Living in the countryside has taught me to let go

Whether it’s my favourite mug or the view of the valley from my window, I’m only a custodian of the things I love
September 19, 2025

I find it hard to let things go. Living in the countryside, where we are acutely aware of the seasons, the transition from summer to autumn feels more like a farewell than a hello. 

To feel changes this deeply is both a blessing and a curse. I think that writing has always appealed to me because I get so attached to the things I care about. Writing, whether it’s a letter to a friend or a novel, ensures experiences are repeatedly felt. It gives me the opportunity to re-evaluate events, often in the light of newfound wisdom. Such was my voracious appetite for life that I had to become a writer, so I would get to live at least twice. 

There have been times when I’ve been angry at myself for devouring life with such ferocity that I’ve choked on it. And sometimes I feel empty when the places, objects, people to whom I have formed attachments to are no longer in my possession. But a recent conversation with a friend about an everyday object made me rethink my perspective. 

Whenever my friend Graham comes to stay, he uses the same mug; it unofficially belongs to him. Because of his fondness for it, I decided to give it to him. But he didn’t want it. He said the mug was only his while he was staying at my house, where he’d pick it up like an ongoing conversation.

For Graham, the mug ceased to exist when he wasn’t visiting; he never thought about it. And because of this, he was unbothered about whoever used it next; he accepted the mug had a life of its own without him, even though he felt an attachment to it. I found this philosophy refreshing: he was happy to be a custodian rather than an owner.

Since swapping a city life for a rural one, I have been confronted with temporariness much more frequently. The deep valleys and ancient woodlands have existed in a timeline that I am unable to comprehend. But because the valley looks different in each new season, we are reminded there is movement in life, even if we choose to stand still within it. And no one knows this more than my friend Wilf, a farmer in his mid-seventies, who has never left the valley.

Sometimes, when I’m out walking, I see Wilf sitting outside his shed having a break from his endless chores. Holding a cup of tea, he marvels at the undulating landscape, muttering: “There’s nothing as magnificent as this view.” It is very much his view; from the particular vantage point of his shed. He has an attachment to it, as we do with the things we love. And sometimes I sit next to him, sharing it. 

At the Long Barn, where I live, the views of the valley belong to me; I have a panoramic view, including of the thunderstorms and snow coming in from the east.   

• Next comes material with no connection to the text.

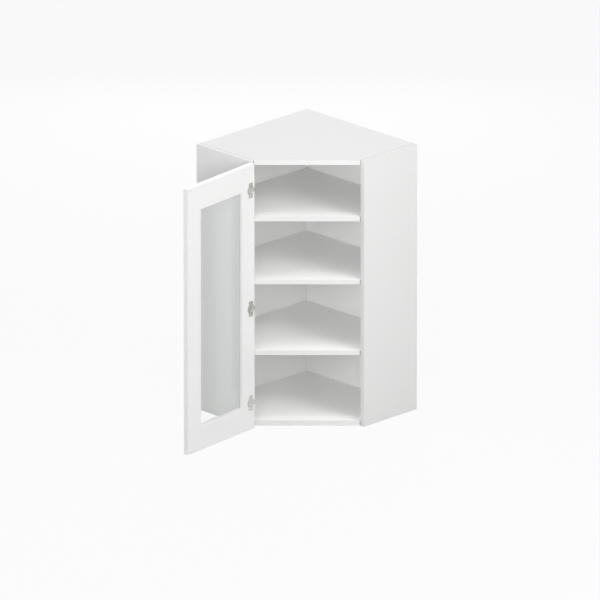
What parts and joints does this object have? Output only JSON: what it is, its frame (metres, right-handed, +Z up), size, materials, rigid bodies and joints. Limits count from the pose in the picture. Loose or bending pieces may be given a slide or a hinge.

Both Wilf and I, and everyone else who lives here, feel that the valley belongs to us. And in a way it does: we all have a unique view of it depending upon where we are situated. But like Graham and his mug, we understand that when we are no longer here, the valley will remain. No matter how much we cherish our views, we are merely custodians rather than owners of this patch of countryside. One day it will be someone else’s turn to enjoy it. 

It’s funny how an unremarkable mug and a magnificent valley can teach us the same lesson. I should already have known it, really—because, like all avid readers, I feel that certain books speak to me exclusively, and yet I know others have their own relationship with them. That doesn’t sadden me, just as I needn’t be saddened by the fleeting seasons, or mugs that are no longer in my possession. I must strive to be a custodian of everything I love, acknowledging that I can’t hold onto anything forever.